Llevados por la temeridad y el cálculo (las imaginadas repercusiones del rating medido minuto a minuto, materia prima de infinidad de estrategias y decisiones desafortunadas), varios conductores promovieron a partir de iniciativas propias o ajenas el diálogo al aire y sin red con el secuestrador de Pilar. Quedó para ellos guardado y olvidado en un cajón el artículo 17 del Código de Etica del Foro de Periodismo Argentino: “Ninguna noticia justifica poner en riesgo una vida. En las coberturas periodísticas de tomas de rehenes, el periodista no obstaculizará la tarea policial y judicial, y dejará que exclusivamente los funcionarios públicos se ocupen de resolver la situación”.

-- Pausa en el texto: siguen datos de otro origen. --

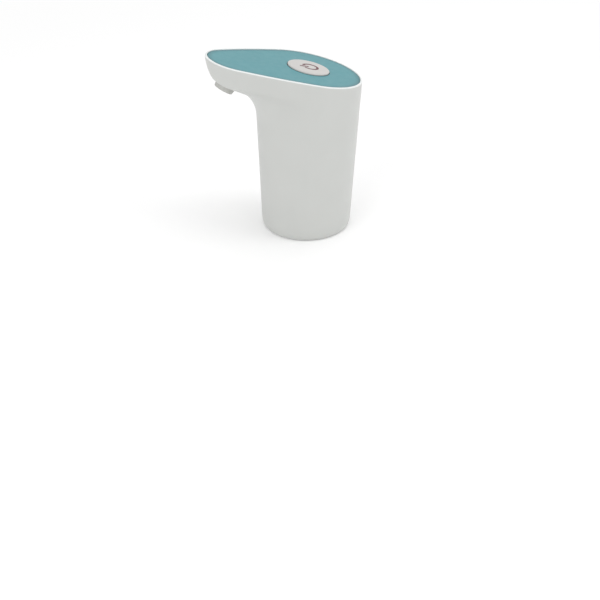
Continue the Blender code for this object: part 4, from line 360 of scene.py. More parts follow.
@dataclass(frozen=True)
class RimHighlightPlastic(MouldedPlastic):
    """Moulded plastic with a painted highlight: its rim is painted paler than its sides."""

    rim: RimPlane = RimPlane()
    rim_highlight_colour: Colour = (0.80, 0.83, 0.825)
    rim_depth: float = 0.55 * MM
    rim_fade: float = 0.2 * MM

    def shade(self, tree: ShaderTree) -> Socket:
        """Socket of the clouded colour, with a painted highlight that makes the rim paler.

        Args:
            tree: Nodes of the material that is built.

        Returns:
            The colour socket.
        """
        place = housing_axis() @ self.rim.placement()
        up = place.to_3x3().col[2]
        height = tree.add("ShaderNodeVectorMath", operation="DOT_PRODUCT")
        tree.link(tree.place, height.inputs[0])
        height.inputs[1].default_value = up
        # The painted highlight fades in over rim_fade below this height and covers all above it.
        top = place.translation.dot(up) - self.rim_depth
        share = tree.add("ShaderNodeMapRange", From_Min=top - self.rim_fade, From_Max=top)
        tree.link(height.outputs["Value"], share.inputs["Value"])
        return tree.blend(share.outputs["Result"], super().shade(tree), self.rim_highlight_colour)


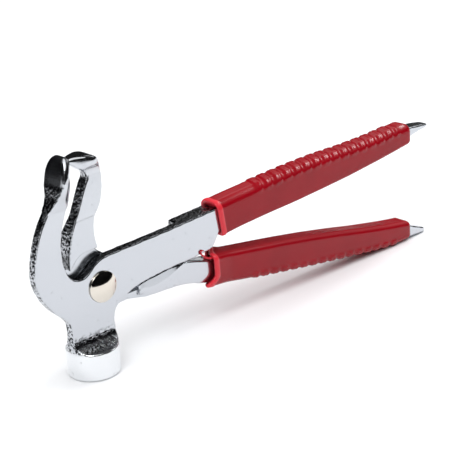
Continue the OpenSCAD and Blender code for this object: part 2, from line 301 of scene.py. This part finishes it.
# both levers, in mm; a stretch is given as where it starts, is full, fades and has gone
forging = {
    "voxel": 0.42,            # mesh size
    "softening": 7,           # passes that round every edge, as tumbling and plating do
    "beaks": (91, 97),        # from here up the beaks were forged and polished round
    "beakSoftening": 26,
    "flush": {"x": (24, 30, 54, 60), "z": (29, 31, 39, 42)},   # ground flush beside each other
    "flushKept": 0.8,         # so much of the sharp corners is left there
    "planes": (-3.0, 2.0, 2.05, 3.0, 7.0),   # faces across the thickness that stay dead flat
    "planeWithin": 0.12,
    "planeFacing": 0.97,
    "edgeFacing": (0.45, 0.85),   # a surface that faces less straight ahead than this is a ground edge
    "gritMm": 1.1,
    "gritDepth": 0.08,
    "waveMm": 3.2,
    "waveDepth": 0.10,
    # painted shade: the plate is painted dark deep in the crotch, on the arm and in the hollows above the
    # hammer, where shade falls
    "crotch": {"x": (-12, -9, 8, 14), "z": (46, 48, 58, 62)},
    "crotchShade": 0.72,
    "armTop": {"x": (8, 14, 70, 78), "z": (53, 55, 62, 66)},
    "armTopShade": 0.45,
    "frontBright": (-0.9, -0.6),  # surfaces that face the front stay bright in those two
    "hollow": (13.8, 15, 20, 21.5),
    "hollowDepth": (3.1, 3.6),    # in front of or behind the hammer's axis
    "hollowShade": 0.22,
    "turned": (12, 16),       # the hammer is turned and buffed up to here, and painted brighter there as a painted reflection
    "turnedBefore": 14,
    # the jaws are painted brighter towards the top, a painted reflection
    "jawBuffedAndBright": (58, 84),
    "jawBuffAndBright": 0.12,
}


def inZone(points, zone):
    return stretch(points[:, 0], *zone["x"]) * stretch(points[:, 2], *zone["z"])


def forgeFrom(nodeName, extras=()):
    # a fine even mesh of a CAD lever; extra closed shapes merge into it
    build = bmesh.new()
    build.from_mesh(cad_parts[nodeName].data)
    for extra in extras:
        build.from_mesh(extra)
    joined = bpy.data.meshes.new("joined")
    build.to_mesh(joined)
    build.free()
    work = bpy.data.objects.new("work", joined)
    bpy.context.scene.collection.objects.link(work)
    remesh = work.modifiers.new("remesh", "REMESH")
    remesh.mode = "VOXEL"
    remesh.voxel_size = forging["voxel"] * mm
    mesh = bpy.data.meshes.new_from_object(work.evaluated_get(bpy.context.evaluated_depsgraph_get()))
    bpy.data.objects.remove(work)
    return mesh


def soften(mesh, points, weights, passes):
    # each point moves towards the middle of its neighbours, which rounds corners
    ends = np.empty(len(mesh.edges) * 2, np.int32)
    mesh.edges.foreach_get("vertices", ends)
    first, second = ends[0::2], ends[1::2]
    count = len(points)
    neighbours = np.bincount(first, minlength=count) + np.bincount(second, minlength=count)
    for _ in range(passes):
        for k in range(3):
            total = np.bincount(first, points[second, k], count)
            total += np.bincount(second, points[first, k], count)
            points[:, k] += 0.5 * weights * (total / neighbours - points[:, k])
    return points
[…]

Para justificarse, el director de contenidos de Telefé Noticias, Francisco Mármol, dijo que “la labor de los periodistas en innumerables ocasiones sirve para tranquilizar los ánimos de secuestradores y delincuentes, ya que de esa manera saben que sus familiares los están viendo y siguiendo, con lo cual deponen su actitud”. José Rodríguez Pagano, director periodístico de C5N, reconoció que una alta fuente policial le pidió que hablaran tranquilamente con los captores. “Apenas nos dijeron que entraban en negociación, nos pidieron que cortáramos la comunicación. Así se hizo”, precisó.
“La clave es la responsabilidad y la experiencia del periodista para controlar una situación así”, dijo el primero. “Los medios no ponen en peligro la vida de los rehenes”, agregó el segundo.
¿Puede tener un cronista televisivo más experiencia que un curtido y capacitado negociador policial en el diálogo con un secuestrador que mantiene cautivos a 40 rehenes? ¿Corresponde que el mismísimo ministro de Justicia bonaerense, Ricardo Casal, haya avalado ese tipo de diálogos porque “sirvieron para bajar el pico de alteración que tenía” el asaltante?
En definitiva, unos y otros parecen atrapados por la atracción irresistible de las cámaras; dominados por el efecto seductor del reality show y sus cinco minutos de fama. Hasta que sea tarde para arrepentimientos y en vez de la sensación de alivio que tuvimos el último jueves aparezca en pantalla un informe urgente y especial titulado “La muerte en directo”.